[BEGIN DATA EXCERPT]

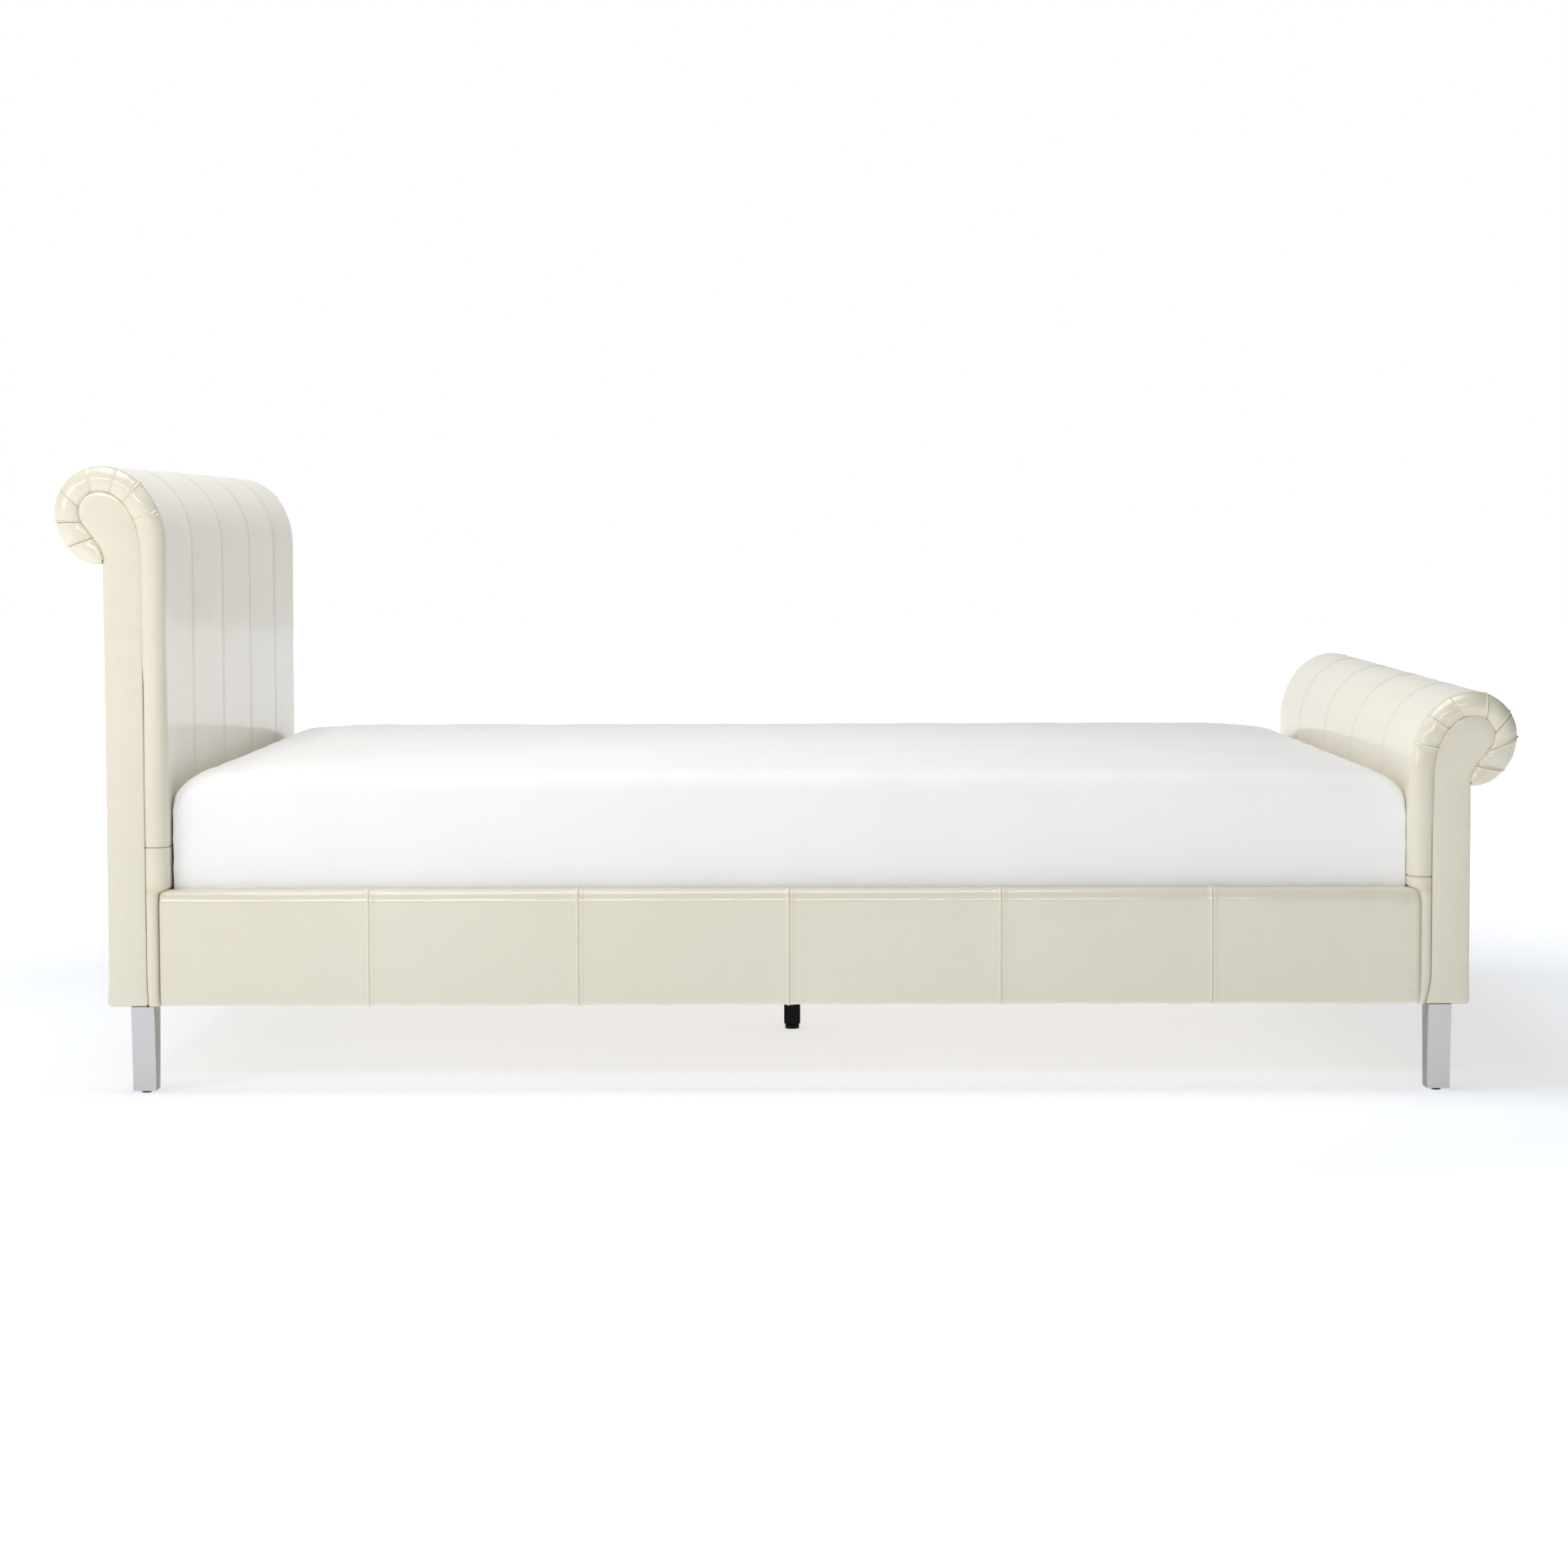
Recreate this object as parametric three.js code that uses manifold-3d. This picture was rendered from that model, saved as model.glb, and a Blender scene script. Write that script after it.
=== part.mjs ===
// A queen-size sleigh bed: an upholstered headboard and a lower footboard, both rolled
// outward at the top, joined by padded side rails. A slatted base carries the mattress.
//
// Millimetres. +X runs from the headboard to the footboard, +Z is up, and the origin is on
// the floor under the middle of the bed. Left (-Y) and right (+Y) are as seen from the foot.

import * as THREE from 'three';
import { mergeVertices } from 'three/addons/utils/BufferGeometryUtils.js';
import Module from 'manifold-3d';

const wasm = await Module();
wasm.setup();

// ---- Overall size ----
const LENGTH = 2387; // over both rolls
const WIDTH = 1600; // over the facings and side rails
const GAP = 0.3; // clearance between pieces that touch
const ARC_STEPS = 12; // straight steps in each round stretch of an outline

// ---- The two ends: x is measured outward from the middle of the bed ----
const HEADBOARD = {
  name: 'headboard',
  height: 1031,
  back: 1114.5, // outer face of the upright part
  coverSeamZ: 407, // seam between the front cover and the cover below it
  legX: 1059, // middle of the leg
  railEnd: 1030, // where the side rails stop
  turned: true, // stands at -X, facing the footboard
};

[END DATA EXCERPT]

PROBLEM TO WORK ON:
Go through the listing and print each line exactly as it appears.

TASK ANSWER:
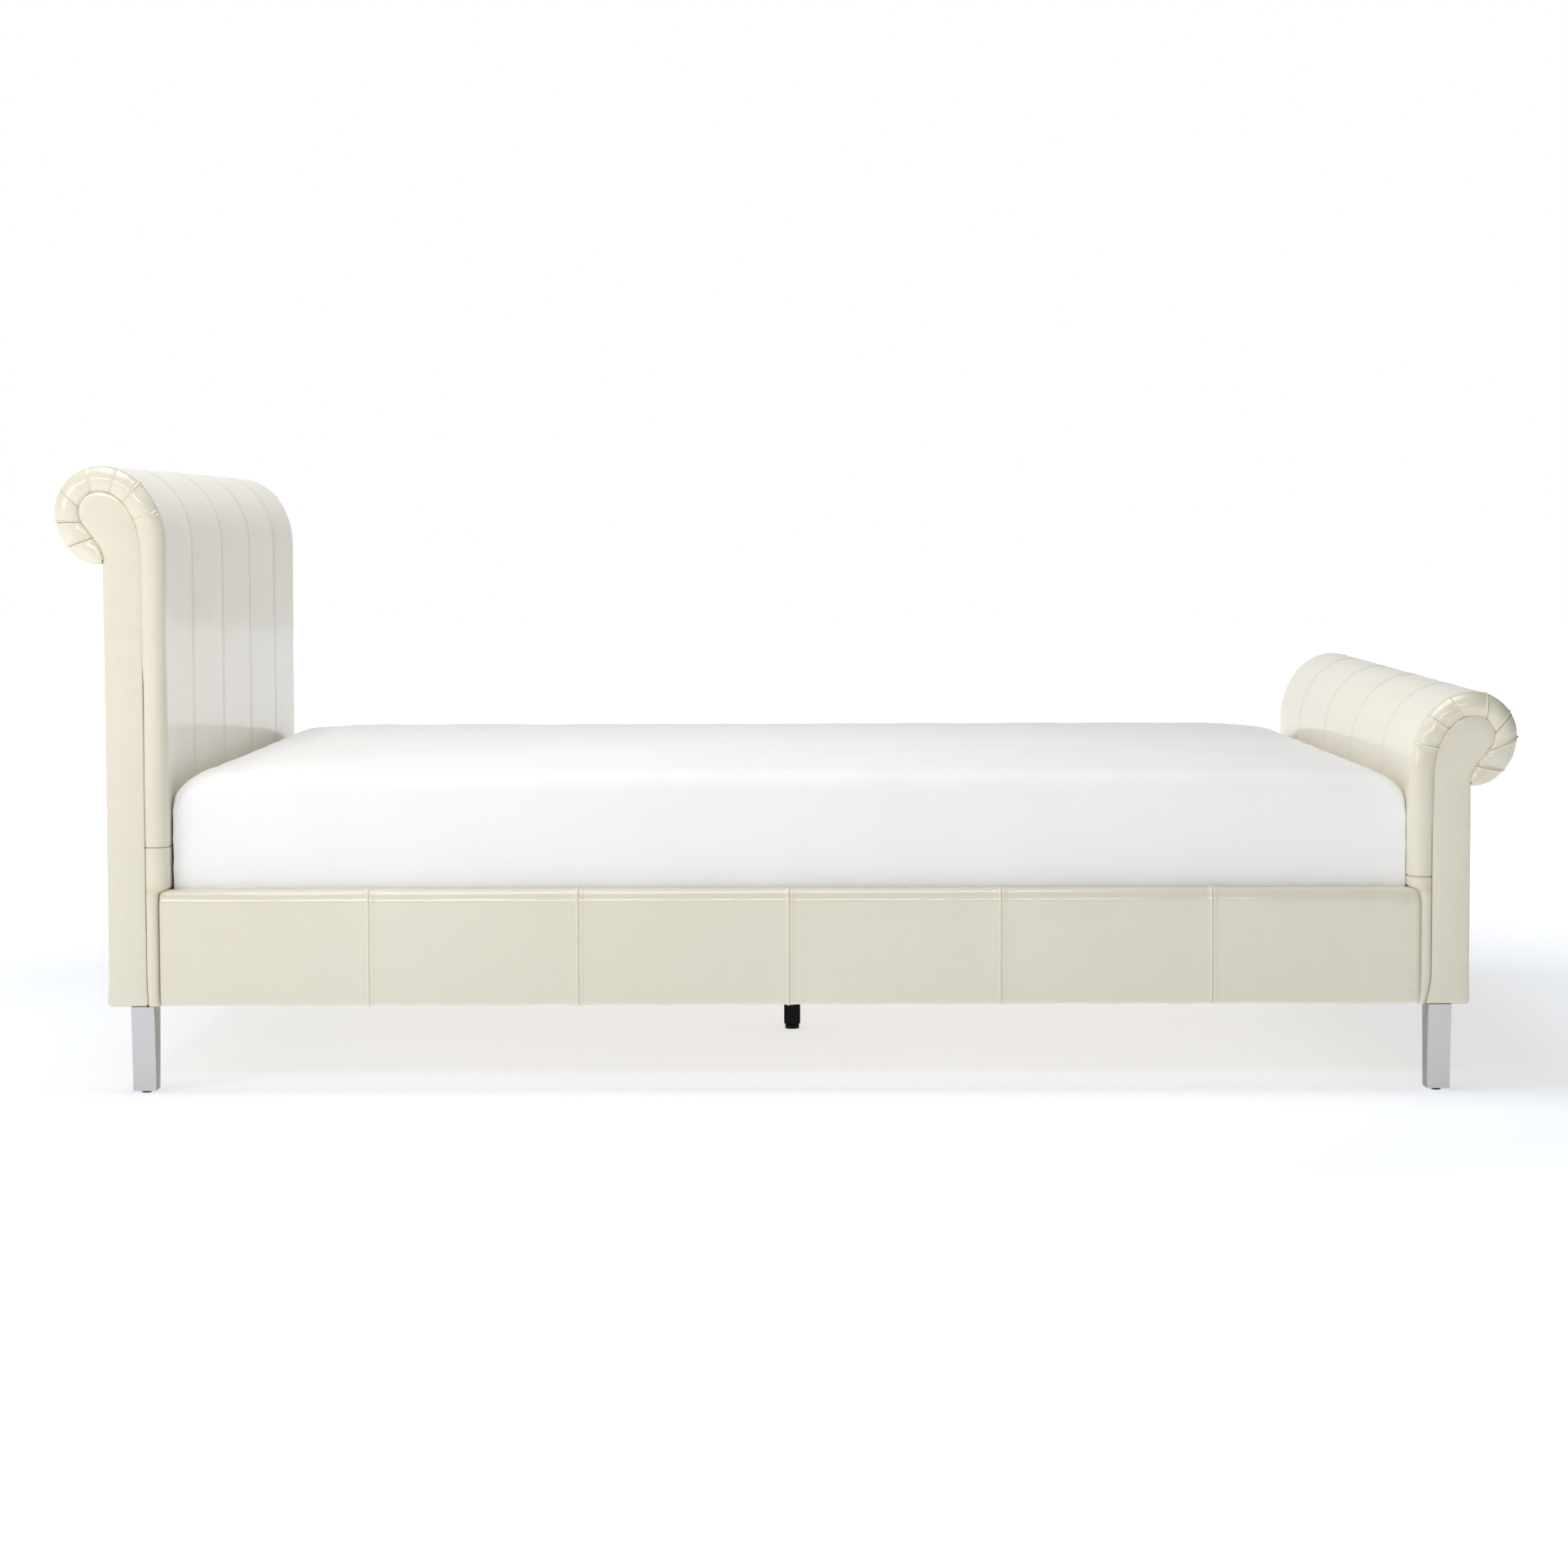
Recreate this object as parametric three.js code that uses manifold-3d. This picture was rendered from that model, saved as model.glb, and a Blender scene script. Write that script after it.
=== part.mjs ===
// A queen-size sleigh bed: an upholstered headboard and a lower footboard, both rolled
// outward at the top, joined by padded side rails. A slatted base carries the mattress.
//
// Millimetres. +X runs from the headboard to the footboard, +Z is up, and the origin is on
// the floor under the middle of the bed. Left (-Y) and right (+Y) are as seen from the foot.

import * as THREE from 'three';
import { mergeVertices } from 'three/addons/utils/BufferGeometryUtils.js';
import Module from 'manifold-3d';

const wasm = await Module();
wasm.setup();

// ---- Overall size ----
const LENGTH = 2387; // over both rolls
const WIDTH = 1600; // over the facings and side rails
const GAP = 0.3; // clearance between pieces that touch
const ARC_STEPS = 12; // straight steps in each round stretch of an outline

// ---- The two ends: x is measured outward from the middle of the bed ----
const HEADBOARD = {
  name: 'headboard',
  height: 1031,
  back: 1114.5, // outer face of the upright part
  coverSeamZ: 407, // seam between the front cover and the cover below it
  legX: 1059, // middle of the leg
  railEnd: 1030, // where the side rails stop
  turned: true, // stands at -X, facing the footboard
};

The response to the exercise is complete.